В Ирландию? С удочками? В ней поднялось эгоистическое чувство, чувство тревоги. Поездка в Ирландию помешает ее карьере в Театральной лиге. Нет, надо отговорить его, вышутить само намерение.
– Мамочке каждая минута будет там как нож острый, – сказала Шейла. Она предпочла бы поехать на юг Франции и остановиться у тети Беллы (у Беллы, маминой сестры, была собственная вилла на Кап-д’Эль).
– Пожалуй, – усмехнулся он. – Только мне для выздоровления нужно совсем другое. Ты не забыла, что я наполовину ирландец? Твой дед родом из Антрима[59].
– Нет, не забыла, – сказала она. – Но дедушка уже давно умер и похоронен на кладбище в Суффолке. Так что о твоей ирландской крови мы лучше не будем. У тебя в Ирландии никого нет – даже знакомых.
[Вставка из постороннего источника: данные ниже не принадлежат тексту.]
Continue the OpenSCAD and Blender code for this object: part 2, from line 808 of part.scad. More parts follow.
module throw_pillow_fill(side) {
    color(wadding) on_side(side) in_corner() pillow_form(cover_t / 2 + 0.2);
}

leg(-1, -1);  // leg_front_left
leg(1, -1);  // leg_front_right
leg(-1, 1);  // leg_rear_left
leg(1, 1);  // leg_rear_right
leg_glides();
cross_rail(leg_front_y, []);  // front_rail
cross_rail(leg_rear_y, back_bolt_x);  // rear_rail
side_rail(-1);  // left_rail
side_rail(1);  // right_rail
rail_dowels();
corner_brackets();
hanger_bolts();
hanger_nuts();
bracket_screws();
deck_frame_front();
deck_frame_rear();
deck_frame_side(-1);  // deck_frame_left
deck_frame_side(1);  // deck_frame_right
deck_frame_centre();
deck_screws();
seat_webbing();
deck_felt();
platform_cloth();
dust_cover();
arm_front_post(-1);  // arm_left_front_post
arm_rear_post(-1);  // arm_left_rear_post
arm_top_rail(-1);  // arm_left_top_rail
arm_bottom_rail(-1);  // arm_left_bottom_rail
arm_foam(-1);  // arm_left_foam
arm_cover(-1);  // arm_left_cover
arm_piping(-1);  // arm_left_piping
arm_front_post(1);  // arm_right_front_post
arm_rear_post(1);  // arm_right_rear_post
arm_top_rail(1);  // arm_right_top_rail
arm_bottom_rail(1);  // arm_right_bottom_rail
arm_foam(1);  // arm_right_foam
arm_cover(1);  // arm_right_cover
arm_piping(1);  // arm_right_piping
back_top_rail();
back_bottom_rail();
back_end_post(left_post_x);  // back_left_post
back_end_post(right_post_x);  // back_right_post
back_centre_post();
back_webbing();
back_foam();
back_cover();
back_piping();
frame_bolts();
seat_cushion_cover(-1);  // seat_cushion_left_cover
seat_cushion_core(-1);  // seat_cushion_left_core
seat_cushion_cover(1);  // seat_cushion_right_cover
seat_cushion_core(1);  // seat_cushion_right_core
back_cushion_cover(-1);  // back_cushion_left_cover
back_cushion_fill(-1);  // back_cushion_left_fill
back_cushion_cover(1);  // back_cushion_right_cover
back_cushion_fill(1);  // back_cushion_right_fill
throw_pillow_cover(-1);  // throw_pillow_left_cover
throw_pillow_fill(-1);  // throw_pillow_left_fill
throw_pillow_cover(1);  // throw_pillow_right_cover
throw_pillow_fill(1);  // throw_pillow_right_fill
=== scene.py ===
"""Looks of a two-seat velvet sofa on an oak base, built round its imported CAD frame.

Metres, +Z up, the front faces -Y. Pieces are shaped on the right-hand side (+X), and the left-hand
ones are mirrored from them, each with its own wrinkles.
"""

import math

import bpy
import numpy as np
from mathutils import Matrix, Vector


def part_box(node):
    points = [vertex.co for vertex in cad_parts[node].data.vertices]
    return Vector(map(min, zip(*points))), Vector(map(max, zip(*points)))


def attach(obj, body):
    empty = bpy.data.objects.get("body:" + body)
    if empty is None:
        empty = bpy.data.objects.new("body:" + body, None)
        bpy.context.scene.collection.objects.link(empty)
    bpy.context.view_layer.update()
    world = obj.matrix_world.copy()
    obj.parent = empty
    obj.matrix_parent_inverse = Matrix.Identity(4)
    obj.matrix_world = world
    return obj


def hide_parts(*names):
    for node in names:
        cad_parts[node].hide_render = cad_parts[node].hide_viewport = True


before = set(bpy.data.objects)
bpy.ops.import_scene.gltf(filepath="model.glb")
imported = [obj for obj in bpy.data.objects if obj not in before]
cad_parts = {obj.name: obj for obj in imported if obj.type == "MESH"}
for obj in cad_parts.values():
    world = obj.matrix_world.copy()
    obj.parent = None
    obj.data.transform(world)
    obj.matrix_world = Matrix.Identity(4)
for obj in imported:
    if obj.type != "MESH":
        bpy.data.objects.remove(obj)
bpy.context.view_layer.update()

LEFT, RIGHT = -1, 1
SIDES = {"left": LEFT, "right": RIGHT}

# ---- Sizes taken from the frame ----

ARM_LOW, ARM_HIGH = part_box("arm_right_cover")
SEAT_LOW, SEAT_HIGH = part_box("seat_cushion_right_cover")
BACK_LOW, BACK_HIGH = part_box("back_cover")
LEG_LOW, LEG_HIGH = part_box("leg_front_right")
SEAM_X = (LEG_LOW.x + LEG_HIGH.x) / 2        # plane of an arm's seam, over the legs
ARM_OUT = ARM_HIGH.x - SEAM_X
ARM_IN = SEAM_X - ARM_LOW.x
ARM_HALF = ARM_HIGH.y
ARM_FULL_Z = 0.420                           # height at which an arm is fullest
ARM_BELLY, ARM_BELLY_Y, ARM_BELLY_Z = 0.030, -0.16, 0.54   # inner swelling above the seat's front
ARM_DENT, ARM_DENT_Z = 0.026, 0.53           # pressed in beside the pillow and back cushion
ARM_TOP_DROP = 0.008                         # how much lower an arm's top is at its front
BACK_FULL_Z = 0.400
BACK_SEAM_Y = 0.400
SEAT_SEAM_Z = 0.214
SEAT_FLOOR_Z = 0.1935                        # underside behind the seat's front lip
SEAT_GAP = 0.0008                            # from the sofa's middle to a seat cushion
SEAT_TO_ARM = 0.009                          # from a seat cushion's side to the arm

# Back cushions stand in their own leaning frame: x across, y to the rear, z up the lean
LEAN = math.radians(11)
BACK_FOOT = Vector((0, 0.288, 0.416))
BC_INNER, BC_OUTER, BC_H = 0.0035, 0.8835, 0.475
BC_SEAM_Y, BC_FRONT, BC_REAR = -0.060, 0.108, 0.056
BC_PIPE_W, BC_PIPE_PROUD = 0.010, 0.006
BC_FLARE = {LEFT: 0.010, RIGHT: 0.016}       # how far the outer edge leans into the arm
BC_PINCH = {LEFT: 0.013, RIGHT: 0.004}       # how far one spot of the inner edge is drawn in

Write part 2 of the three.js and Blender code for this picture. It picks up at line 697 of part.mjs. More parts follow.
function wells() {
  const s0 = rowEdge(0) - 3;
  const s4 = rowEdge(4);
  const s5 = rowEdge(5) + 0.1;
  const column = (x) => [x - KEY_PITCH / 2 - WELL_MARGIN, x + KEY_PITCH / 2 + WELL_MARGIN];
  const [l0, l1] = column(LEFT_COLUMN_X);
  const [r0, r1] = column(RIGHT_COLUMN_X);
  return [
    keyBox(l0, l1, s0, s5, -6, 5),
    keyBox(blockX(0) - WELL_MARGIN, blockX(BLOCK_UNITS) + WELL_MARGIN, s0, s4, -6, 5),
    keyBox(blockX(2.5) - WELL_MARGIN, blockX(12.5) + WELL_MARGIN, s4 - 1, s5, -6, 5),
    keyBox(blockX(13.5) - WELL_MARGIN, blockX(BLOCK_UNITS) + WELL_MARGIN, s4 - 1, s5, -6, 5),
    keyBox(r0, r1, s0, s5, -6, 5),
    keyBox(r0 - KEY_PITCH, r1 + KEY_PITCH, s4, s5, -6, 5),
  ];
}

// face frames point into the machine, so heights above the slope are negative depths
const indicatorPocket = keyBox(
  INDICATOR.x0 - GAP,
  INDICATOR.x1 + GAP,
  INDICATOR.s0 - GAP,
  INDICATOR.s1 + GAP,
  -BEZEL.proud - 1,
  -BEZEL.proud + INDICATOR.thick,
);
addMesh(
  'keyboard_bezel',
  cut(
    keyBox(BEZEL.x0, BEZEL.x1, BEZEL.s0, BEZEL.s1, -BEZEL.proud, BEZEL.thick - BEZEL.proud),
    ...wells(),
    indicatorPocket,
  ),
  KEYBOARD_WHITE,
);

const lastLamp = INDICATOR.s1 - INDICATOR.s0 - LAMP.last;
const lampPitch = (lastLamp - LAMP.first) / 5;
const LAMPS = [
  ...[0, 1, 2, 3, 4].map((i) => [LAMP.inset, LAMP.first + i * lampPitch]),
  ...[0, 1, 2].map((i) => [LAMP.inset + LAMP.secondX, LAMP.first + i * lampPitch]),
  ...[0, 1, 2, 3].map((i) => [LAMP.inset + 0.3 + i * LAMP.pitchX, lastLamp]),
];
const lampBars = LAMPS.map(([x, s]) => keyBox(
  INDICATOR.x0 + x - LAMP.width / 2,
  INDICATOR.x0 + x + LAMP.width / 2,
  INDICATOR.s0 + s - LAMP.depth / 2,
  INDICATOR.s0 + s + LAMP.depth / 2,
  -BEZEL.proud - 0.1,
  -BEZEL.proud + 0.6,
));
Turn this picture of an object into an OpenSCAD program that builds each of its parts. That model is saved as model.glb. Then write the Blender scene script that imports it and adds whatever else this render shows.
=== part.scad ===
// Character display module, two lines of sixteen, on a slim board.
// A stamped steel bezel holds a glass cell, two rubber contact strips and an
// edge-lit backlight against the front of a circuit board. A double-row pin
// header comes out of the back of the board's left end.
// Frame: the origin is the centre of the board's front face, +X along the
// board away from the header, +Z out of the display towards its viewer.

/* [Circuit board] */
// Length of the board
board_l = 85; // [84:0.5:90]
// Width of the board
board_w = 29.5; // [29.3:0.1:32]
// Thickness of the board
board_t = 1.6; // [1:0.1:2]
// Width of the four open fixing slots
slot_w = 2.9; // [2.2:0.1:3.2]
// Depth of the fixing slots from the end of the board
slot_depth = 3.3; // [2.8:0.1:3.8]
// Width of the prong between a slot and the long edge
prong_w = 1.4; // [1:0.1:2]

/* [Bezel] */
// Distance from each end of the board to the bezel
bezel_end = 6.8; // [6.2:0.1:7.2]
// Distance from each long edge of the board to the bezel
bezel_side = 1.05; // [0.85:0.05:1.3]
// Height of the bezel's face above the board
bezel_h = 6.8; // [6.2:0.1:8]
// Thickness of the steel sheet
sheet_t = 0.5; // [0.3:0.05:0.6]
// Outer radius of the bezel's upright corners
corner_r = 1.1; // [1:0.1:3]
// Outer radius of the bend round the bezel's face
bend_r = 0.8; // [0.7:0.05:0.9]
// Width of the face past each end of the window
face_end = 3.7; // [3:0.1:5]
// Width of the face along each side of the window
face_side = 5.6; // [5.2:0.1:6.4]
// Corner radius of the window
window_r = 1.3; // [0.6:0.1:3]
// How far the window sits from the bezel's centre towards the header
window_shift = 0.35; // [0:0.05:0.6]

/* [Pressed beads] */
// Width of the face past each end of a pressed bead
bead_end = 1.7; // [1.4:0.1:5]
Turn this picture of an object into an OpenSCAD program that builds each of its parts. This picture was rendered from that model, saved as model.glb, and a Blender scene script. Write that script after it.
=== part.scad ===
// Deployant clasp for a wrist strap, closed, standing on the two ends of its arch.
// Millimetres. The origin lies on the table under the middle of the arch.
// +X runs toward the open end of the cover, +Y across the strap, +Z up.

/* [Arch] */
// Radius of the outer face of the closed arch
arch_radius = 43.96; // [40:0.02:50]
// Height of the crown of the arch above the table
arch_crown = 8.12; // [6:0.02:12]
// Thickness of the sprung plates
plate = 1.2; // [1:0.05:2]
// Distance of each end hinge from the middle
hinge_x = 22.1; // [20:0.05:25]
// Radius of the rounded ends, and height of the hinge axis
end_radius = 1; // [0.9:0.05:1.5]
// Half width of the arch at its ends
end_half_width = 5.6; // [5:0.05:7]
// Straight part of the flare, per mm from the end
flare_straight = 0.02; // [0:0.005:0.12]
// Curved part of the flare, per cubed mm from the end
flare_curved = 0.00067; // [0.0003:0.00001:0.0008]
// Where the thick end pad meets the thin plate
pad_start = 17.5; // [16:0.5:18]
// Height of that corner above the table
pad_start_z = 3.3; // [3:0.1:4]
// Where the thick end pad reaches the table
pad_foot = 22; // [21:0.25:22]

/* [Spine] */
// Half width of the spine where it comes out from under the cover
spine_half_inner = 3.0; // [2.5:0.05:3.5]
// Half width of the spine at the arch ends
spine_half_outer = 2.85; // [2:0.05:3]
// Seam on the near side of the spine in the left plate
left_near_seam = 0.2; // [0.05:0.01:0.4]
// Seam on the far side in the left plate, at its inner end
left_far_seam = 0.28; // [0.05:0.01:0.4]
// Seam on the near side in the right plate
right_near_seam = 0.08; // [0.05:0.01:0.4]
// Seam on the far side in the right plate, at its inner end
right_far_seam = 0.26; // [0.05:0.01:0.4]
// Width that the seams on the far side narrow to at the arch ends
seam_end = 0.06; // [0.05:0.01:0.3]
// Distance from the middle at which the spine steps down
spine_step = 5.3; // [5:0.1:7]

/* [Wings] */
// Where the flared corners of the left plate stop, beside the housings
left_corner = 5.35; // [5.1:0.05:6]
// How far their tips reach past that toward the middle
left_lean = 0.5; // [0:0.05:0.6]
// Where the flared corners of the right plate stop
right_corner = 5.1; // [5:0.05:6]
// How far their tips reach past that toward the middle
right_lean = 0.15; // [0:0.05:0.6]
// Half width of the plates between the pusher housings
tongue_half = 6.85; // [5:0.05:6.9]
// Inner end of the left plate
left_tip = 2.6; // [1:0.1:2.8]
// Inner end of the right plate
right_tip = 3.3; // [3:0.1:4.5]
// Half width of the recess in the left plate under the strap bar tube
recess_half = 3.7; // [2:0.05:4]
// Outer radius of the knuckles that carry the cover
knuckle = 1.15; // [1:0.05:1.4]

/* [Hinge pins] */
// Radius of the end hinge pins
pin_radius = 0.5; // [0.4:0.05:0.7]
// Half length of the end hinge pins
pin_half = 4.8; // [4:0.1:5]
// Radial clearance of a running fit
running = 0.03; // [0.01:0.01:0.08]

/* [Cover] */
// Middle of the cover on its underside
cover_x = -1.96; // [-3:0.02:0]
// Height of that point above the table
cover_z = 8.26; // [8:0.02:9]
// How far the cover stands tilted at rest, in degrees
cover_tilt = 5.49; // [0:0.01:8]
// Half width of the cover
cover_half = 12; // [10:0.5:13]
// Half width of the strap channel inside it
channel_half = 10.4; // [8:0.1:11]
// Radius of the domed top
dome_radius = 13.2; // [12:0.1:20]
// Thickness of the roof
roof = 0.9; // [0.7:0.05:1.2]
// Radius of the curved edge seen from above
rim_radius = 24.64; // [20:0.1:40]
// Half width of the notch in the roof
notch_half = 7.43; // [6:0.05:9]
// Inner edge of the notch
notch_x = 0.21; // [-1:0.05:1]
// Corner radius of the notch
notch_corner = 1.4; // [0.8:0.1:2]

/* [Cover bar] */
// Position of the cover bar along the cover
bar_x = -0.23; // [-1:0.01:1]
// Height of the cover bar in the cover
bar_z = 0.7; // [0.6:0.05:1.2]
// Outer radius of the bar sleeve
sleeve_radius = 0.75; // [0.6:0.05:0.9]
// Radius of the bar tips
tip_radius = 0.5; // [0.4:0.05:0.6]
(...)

Он не сразу нашелся с ответом, но, подумав, сказал:
– Там Ник, бедняга.
Бедняга Ник… бедняга Манки Уайт… бедняга Панч… На мгновение все они перемешались у нее в голове – его друзья и собаки, которых она в глаза не видела.
– Ник? Тот, что был у тебя шафером на свадьбе? – усмехнулась она. – Мне почему-то казалось, что он умер.
– Для общества, – отрезал он. – Ник чуть не разбился насмерть в автомобильной катастрофе и глаз потерял. С тех пор живет отшельником.
– Жаль его. Поэтому он и перестал поздравлять тебя на Рождество?
– Отчасти. Бедняга Ник! Храбрец, каких мало, но с большим сдвигом. То, что называется «на грани». Я не решился рекомендовать его на повышение и боюсь, он мне этого не простил.